I am at once plainly interested in my buttocks,
at the same time that I look at it about once a year.
From there, Gudding commences to consider hermaphroditic replacements for the buttock-burdened form with which we are more familiar; this leap from the mundane to a pleasingly perverse speculation is one of Gudding’s signature styles and one of his more charming. He refuses to credit his own absurdity and is equally unwilling to abandon it; this equanimity often leads him in intriguing directions, though “My Buttocks”, as do a few other of the poems, ends when the poet’s sense of intrigue seems to wear thin. The effect of this is sometimes jarring but not always unpleasant; I respect a poet who quits a poem when they become bored with it, rather than waiting for me to suffer through that unfortunate work for them.
A Defense of Poetry also benefits from Gudding’s erudition and, more importantly, his ability to make excellent use of it without feeling a need to cloak or overestimate its utility. In “For Quintus Laberius Durus, Who, Because of a Javelin in His Lungs, Died Near Kent, in Early August, 54 B.C.” Gudding drolly begins with
Bored and nosing again in Caesar’s Gallic Wars
and feeling arrogant as usual about knowing Latin,
but commences to abandon almost immediately all traces of auctorial self-reference. What could have easily become a precious example of how to earn praise by appearing pathetic becomes, instead, a moving account of the futility of reading, especially the reading of history, which allows our editorial asides but can never address them. As an explicit theme, such a truth could easily become ponderous; Gudding manages its weight by sacrificing all possibility of his narrator’s self-chosen humility. Here, the poet knows that the admixture of literacy, curiosity and compassion is assurance of humiliations aplenty.
What I particularly enjoy about this technique is that it inoculates Gudding from a condition of perpetual swoon; he is rarely betrayed by his overwhelming catalogue of references and sub-references. Nothing that might obviously merit special treatment here receives it: in the poem “Richard Wilbur”, the eponymous poet is simultaneously lampooned and appreciated (“Richard Wilbur, you are my mind!”), a contradictory feat made exclusively possible by virtue of Gudding’s willingness to absorb material with undifferentiated appetite. He is in love with everything equally, equally irritated by all he has consumed.
When I consider this voracity, Gudding’s anal delight seems more a kind of awesome democracy than the pranksterism by which it inaugurates itself. Although “Fons Belli” is uncharacteristically slight for this collection, it does feature the useful if somewhat disconcerting conceit of the poet pulling impossible items quite literally from his ass; or perhaps it is more precise to claim possible objects (siege engines, appropriately enough) from an impossible anus: tormentum, robinet, fundibulum, martinet, bricole and finally a 50 foot trebuchet are all summoned from Gudding’s fund.

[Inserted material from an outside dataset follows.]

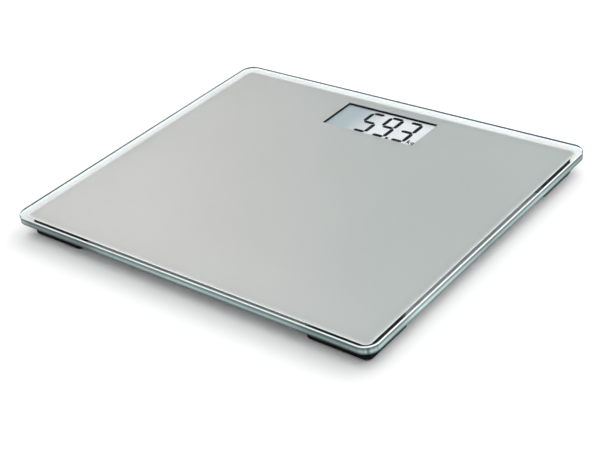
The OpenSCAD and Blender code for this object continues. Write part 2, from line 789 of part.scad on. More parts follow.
// Steel plate with a clamped rim and a bending tongue rooted on the inner side
module load_cell() {
    tongue_r = tongue_w / 4;
    color(STEEL) difference() {
        translate([0, 0, cell_z]) linear_extrude(cell_t) {
            difference() {
                round_rect(cell_w, cell_d, cell_corner_r);
                square([cell_window_w, cell_window_d], center = true);
            }
            translate([-tongue_gap / 2, 0]) {
                round_rect(tongue_l, tongue_w, tongue_r);
                translate([-tongue_l / 2 - eps, -tongue_w / 2]) square([tongue_l / 2, tongue_w]);
            }
        }
        translate([0, 0, cell_z - eps]) {
            cylinder(d = stud_d + 2 * stud_clear, h = cell_t + 2 * eps);
            at_cell_screws() cylinder(d = screw_d + 2 * screw_clear, h = cell_t + 2 * eps);
        }
    }
}

module strain_gauges() {
    root_x = -cell_window_w / 2;
    color(GOLD) for (k = [0:3]) at_corner(k)
        translate([root_x, -gauge_w / 2, cell_top]) cube([gauge_l, gauge_w, gauge_t]);
}

module cell_retainer() {
    sink_r = screw_head_d / 2 + screw_clear;
    hole_r = screw_d / 2 + screw_clear;
    color("#2b2d30") difference() {
        translate([0, 0, cell_z - retainer_t])
            ring(cell_w + 2 * retainer_margin, cell_d + 2 * retainer_margin, retainer_t,
                cell_corner_r + retainer_margin, cell_window_w, cell_window_d, cell_corner_r / 2);
        at_cell_screws() translate([0, 0, cell_z - retainer_t]) rotate_extrude()
            polygon([[0, -eps], [sink_r, -eps], [sink_r, 0], [hole_r, screw_head_h + screw_clear],
                [hole_r, retainer_t + eps], [0, retainer_t + eps]]);
    }
}

module retainer_screws() {
    color(STEEL) for (k = [0:3]) at_corner(k) at_cell_screws()
        translate([0, 0, cell_z - retainer_t]) screw(retainer_t + cell_t, true);
}

module foot_pedestal() {
    color(BLACK) difference() {
        union() {
            translate([0, 0, pedestal_z]) slab(pedestal_w, pedestal_d, pedestal_t, pedestal_r);
            translate([0, 0, pedestal_z + pedestal_t - eps]) cylinder(d = boss_d, h = boss_h + eps);
            translate([0, 0, cell_z - eps]) cylinder(d = stud_d, h = cell_t + 2 * eps);
            translate([0, 0, cell_top])
                cylinder(d1 = stud_head_d, d2 = stud_d, h = stud_head_h);
        }
        translate([-stud_slot / 2, -stud_head_d, cell_z])
            cube([stud_slot, 2 * stud_head_d, 2 * cell_t + stud_head_h]);
    }
}

module rubber_pad() {
    pad_w = pedestal_w - 2 * pad_step;
    pad_d = pedestal_d - 2 * pad_step;
    pitch = pad_w / (pad_grooves + 1);
    color(RUBBER) difference() {
        chamfered_slab(pad_w, pad_d, pad_t, pedestal_r, 0, pad_chamfer);
        for (k = [1:pad_grooves])
            translate([-pad_w / 2 + k * pitch - groove_w / 2, -pad_d / 4, -eps])
                cube([groove_w, pad_d / 2, groove_depth + eps]);
    }
}

// ---- Wiring ----

// Path of the wires of a right-hand foot, as pieces of a line offset sideways: it leaves the
// foot towards the middle. From a rear foot it runs straight into the housing. From a front
// foot it turns to the rear along run_x, and turns again into the housing.
module straight_x(from_x, to_x, y) {
    translate([to_x, y, 0]) rotate([0, 90, 0]) cylinder(d = wire_d, h = from_x - to_x);
}

module bend(turn, radius) {
    rotate([0, 0, turn]) rotate_extrude(angle = 90) translate([radius, 0]) circle(d = wire_d);
}

module front_wire(offset) {
    start_y = -foot_y - offset;
    end_y = front_entry_y - offset;
    wire_x = run_x - offset;
    translate([0, 0, wire_z]) {
        straight_x(wire_start_x, run_x + bend_r, start_y);
        translate([run_x + bend_r, -foot_y + bend_r, 0]) bend(180, bend_r + offset);
        translate([wire_x, -foot_y + bend_r, 0]) rotate([-90, 0, 0])
            cylinder(d = wire_d, h = front_entry_y - bend_r + foot_y - bend_r);
        translate([run_x - bend_r, front_entry_y - bend_r, 0]) bend(0, bend_r - offset);
        straight_x(run_x - bend_r, wire_end_x, end_y);
    }
}

module wire_harness(k) {
    colours = ["#b3262a", "#e8e6e0", "#1b1b1d"];
    mirror([SIDE_X[k] < 0 ? 1 : 0, 0, 0]) for (w = [0:2]) color(colours[w])
        if (SIDE_Y[k] < 0) front_wire(wire_offsets[w]);
        else translate([0, 0, wire_z]) straight_x(wire_start_x, wire_end_x, rear_entry_y + wire_offsets[w]);
}

module quarter_band(turn, width) {
    rotate(turn) intersection() {
        difference() {
            circle(bend_r + width / 2);
            circle(bend_r - width / 2);
        }
        square(2 * bend_r);
    }
}

// Outline of a duct of a given width, reaching past its ends by a given length
module duct_outline(k, width, past) {
    half = width / 2;
    if (SIDE_Y[k] > 0) {
        translate([duct_end_x - past, rear_entry_y - half])
            square([duct_start_x - duct_end_x + 2 * past, width]);
    } else {
        low_y = -foot_y + bend_r;
        high_y = front_entry_y - bend_r;
        translate([run_x + bend_r, -foot_y - half]) square([duct_start_x + past - run_x - bend_r, width]);
        translate([run_x + bend_r, low_y]) quarter_band(180, width);
        translate([run_x - half, low_y]) square([width, high_y - low_y]);
        translate([run_x - bend_r, high_y]) quarter_band(0, width);
        translate([duct_end_x - past, front_entry_y - half])
            square([run_x - bend_r - duct_end_x + past, width]);
    }
}

module wire_duct(k) {
    bottom_z = duct_inside_z - duct_wall;
    color(BLACK) mirror([SIDE_X[k] < 0 ? 1 : 0, 0, 0]) difference() {
        translate([0, 0, bottom_z]) linear_extrude(film_z - bottom_z) duct_outline(k, duct_w, 0);
        translate([0, 0, duct_inside_z]) linear_extrude(film_z - duct_inside_z + eps)
            duct_outline(k, duct_w - 2 * duct_wall, eps);
    }
}

// ---- The assembly ----

glass_platform();
silver_film();
window_gasket();
display_frame();
lcd_panel();
lcd_segments();
lcd_backlight();
zebra_strips();
main_board();
controller_chip();
board_components();
board_screws();
unit_switch();
unit_button();
electronics_housing();
housing_tape();
coin_cell();
battery_contact_positive();
battery_contact_negative();
battery_door();
strain_gauges();
retainer_screws();
for (k = [0:3]) {
    at_corner(k) foot_housing();
    at_corner(k) foot_tape();
    at_corner(k) load_cell();
    at_corner(k) cell_retainer();
    at_corner(k) foot_pedestal();
    at_corner(k) rubber_pad();
    wire_harness(k);
    wire_duct(k);
}
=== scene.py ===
"""Looks of the digital bathroom scale: studio, camera, glass, print, display and mouldings.

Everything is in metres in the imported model's own frame: origin on the floor under the middle
of the platform, +X right, +Y to the display edge, +Z up.
"""
import math

import bpy
from mathutils import Matrix, Vector


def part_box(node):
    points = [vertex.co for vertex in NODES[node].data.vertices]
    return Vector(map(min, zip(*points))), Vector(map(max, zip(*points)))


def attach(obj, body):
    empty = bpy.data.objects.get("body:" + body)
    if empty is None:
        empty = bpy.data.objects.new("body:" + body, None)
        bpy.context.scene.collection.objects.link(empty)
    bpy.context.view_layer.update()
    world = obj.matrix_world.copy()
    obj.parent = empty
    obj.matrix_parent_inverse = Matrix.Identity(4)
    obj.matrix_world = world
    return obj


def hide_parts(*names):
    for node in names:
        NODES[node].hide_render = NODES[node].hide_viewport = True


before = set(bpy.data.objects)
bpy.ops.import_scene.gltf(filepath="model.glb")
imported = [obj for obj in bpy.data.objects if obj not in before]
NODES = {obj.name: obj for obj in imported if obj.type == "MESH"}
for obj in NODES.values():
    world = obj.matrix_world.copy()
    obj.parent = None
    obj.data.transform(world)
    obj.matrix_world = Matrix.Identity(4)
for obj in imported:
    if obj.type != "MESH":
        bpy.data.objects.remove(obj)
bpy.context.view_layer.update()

MM = 0.001
CORNERS = ("front_left", "front_right", "rear_left", "rear_right")

GLASS_LOW, GLASS_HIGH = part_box("glass_platform")
FILM_LOW, FILM_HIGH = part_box("silver_film")
FILM_CORNER_R = 4.5 * MM
MARGIN = FILM_LOW.x - GLASS_LOW.x

BLACK = (0, 0, 0)
WHITE = (1, 1, 1)


def srgb(*values):
    """Linear colour from 0..255 display values."""
    def linear(v):
        v /= 255
        return v / 12.92 if v <= 0.04045 else ((v + 0.055) / 1.055) ** 2.4
    return tuple(linear(v) for v in values)


def grey(level):
    """Linear grey."""
    return (level, level, level)


# ---------------------------------------------------------------- camera and studio

CAMERA_AT = Vector((0.52975, -0.58018, 0.4769))
LOOK_AT = Vector((0.03635, -0.04418, 0.0180))
CAMERA_ROLL = math.radians(-8.04)
SENSOR_WIDTH = 36.0
LENS = 78.1

KEY_STRENGTH = 1.8
KEY_ANGLE = math.radians(80)
KEY_DIRECTION = Vector((-0.10, -0.18, -1.0))

FLOOR_SIZE = 6.0
FLOOR_LEVEL = 0.925

# The soft room that lights the object: its strength, and that of the brighter wall behind
ROOM_LEVEL = 0.46
BACK_LEVEL = 1.25
BACK_WALL = Vector((0.5, 0.86, 0.1)).normalized()
BACK_WALL_REACH = math.radians(80)
BACK_WALL_CORE = math.radians(30)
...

As this partial list indicates, the one feature of the world upon which the poet is compelled to lavish disproportionate attention is its host of sounds: Gudding is delirious with word-love, and his fidelity to rhyme is not limited to aural affiliation—he rhymes cultural associations with the zeal of one obsessively compelled. To read poems such as “To an Oklahoma in Winter” is to host a whirlwind:
For your displacement
For the beaver and plover and swan
shot in the hips
for your highways your hard dawn
for your heartland
and Edward P. Murrah
for your fat dam on the Pensacola and Verdigris
your Tenkiller Ferry
for your grim wine stuffed with mung beans
your weird-headed murderess those half-wits
your coalman peppered at noon
Custer and Kiowa your Greer your seacloud skewered
over Ellis Okfuskee Adair
There is something heartbreaking about this excess, some sense, in the midst of biblical incantations and Christopher Smart and Gerard Manley Hopkins, that the poet’s rage and frustration at the multiplicity and chicanery of the world has been distilled to this one defense—to fling into a gale of insanity a tightly-wound tornado of righteousness. This strategy finds its ultimate expression in the last poem of the collection, “Requiem Cadenza”, a construction of such surpassing vigor and passion that it demands to be read aloud, repeatedly, and with the fury and legitimate woe with which it is bound.
I wonder, of course, what Gudding will do now, having established himself as such a homunculus. Like all satirists, he must return to the material the betrayal of which so sharpened his tongue and his sensibilities. I do not doubt his ability: “One Petition Lofted into the Ginkgkos” ends as follows
Imagine it all falling
into some dark machine
brimming with nurses
nutrias ex machina —
and they blustering out
with juices and gauze, peaches and brushes,
to patch such dents and wounds.
This is lovely to hear and consider, and it allows a tenderness that in no way threatens the fierce effulgence of Gudding’s more common style. Indeed, the former depends upon the latter, and I anticipate the tango the two personae will dance in contest of occupation of the same poetic space in Gudding’s future work.
Do not be distracted (not too distracted) by Gudding’s inability to resist mooning you. He is just laboring to get your attention. He sometimes overplays his hand, but it is a strong hand and often a magnificent play; generous purpose informs the gesture, and when it is executed as faithfully as it is in “One Petition Lofted into the Ginkgkos”, it deserves to be met with equal faith.